A further safe harbor under Section 512(c) of the Digital Millennium Copyright Act (DMCA) protects Web site operators from third-party postings that infringe the copyrights of others. Among other requirements, the site operator must not have received a direct financial benefit from the infringing activity and the infringing content must be promptly removed after the operator becomes aware of an alleged infringement. Taken together, Section 230 of the CDA and Section 512(c) provide broad immunity to companies engaged in social media from unlawful user-generated content. However, because these safe harbors are subject to exceptions under certain facts, user-generated content must always be treated with great care.

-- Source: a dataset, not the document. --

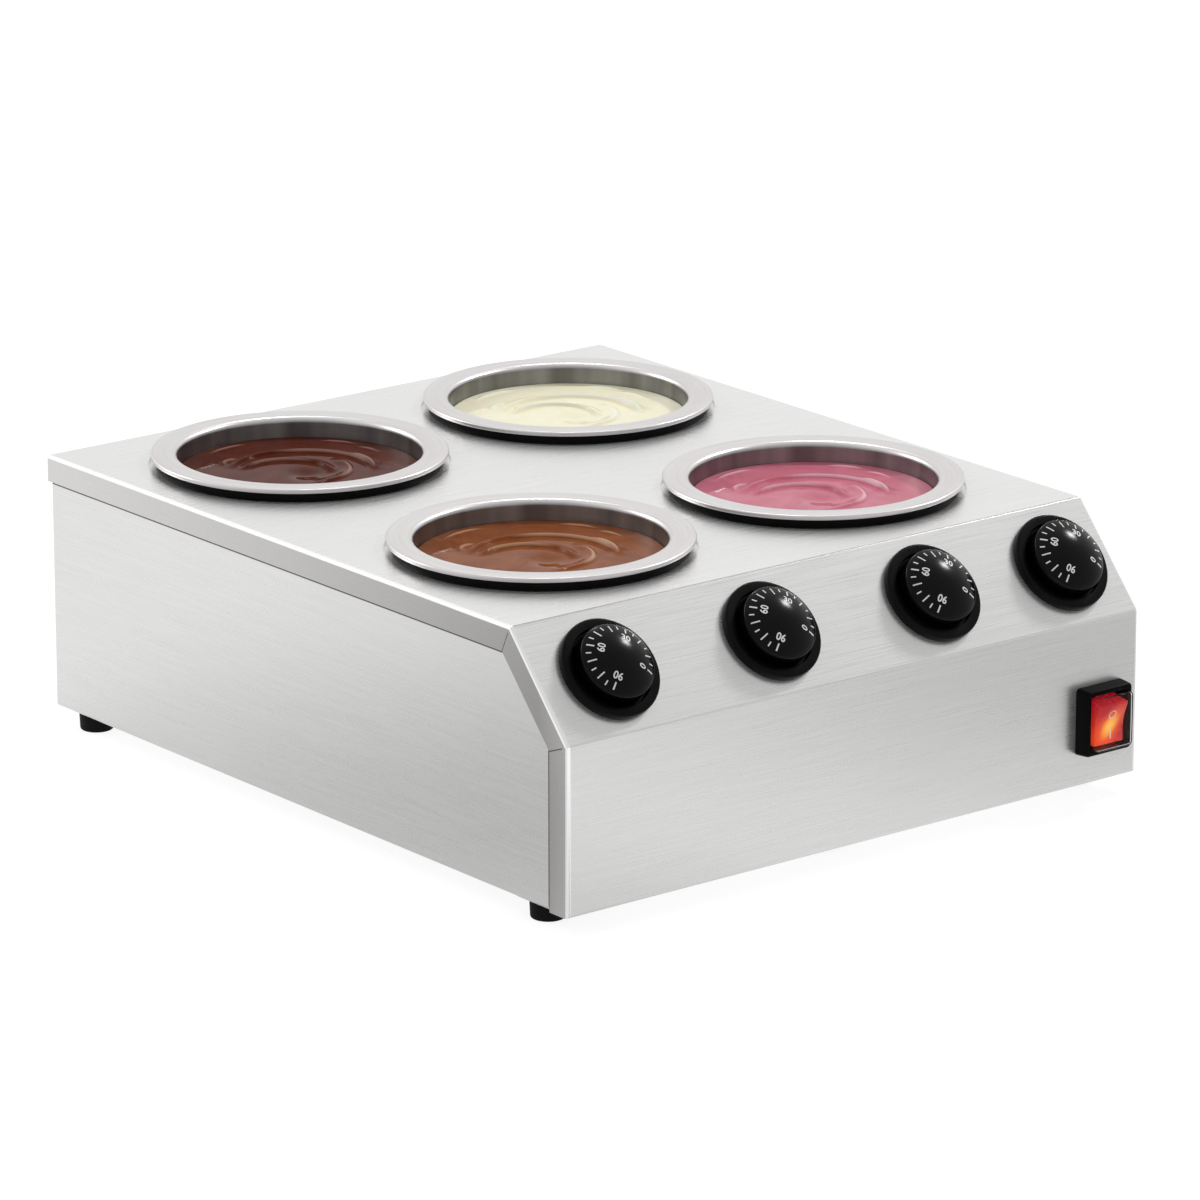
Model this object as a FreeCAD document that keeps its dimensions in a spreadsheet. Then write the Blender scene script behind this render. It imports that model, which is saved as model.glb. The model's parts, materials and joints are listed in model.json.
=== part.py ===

As with many innovative technologies within the business enterprise, social media use brings significant benefits, which are tempered, if not properly managed, by myriad liability pitfalls. In due course, the legal rules applicable to these applications will be better sorted out in a manner similar to that seen with the spread of other relatively new technologies. In the meantime, by implementing appropriate safeguards and policies and maintaining an awareness of compliance obligations, the business opportunities with social media use should far outweigh any challenges.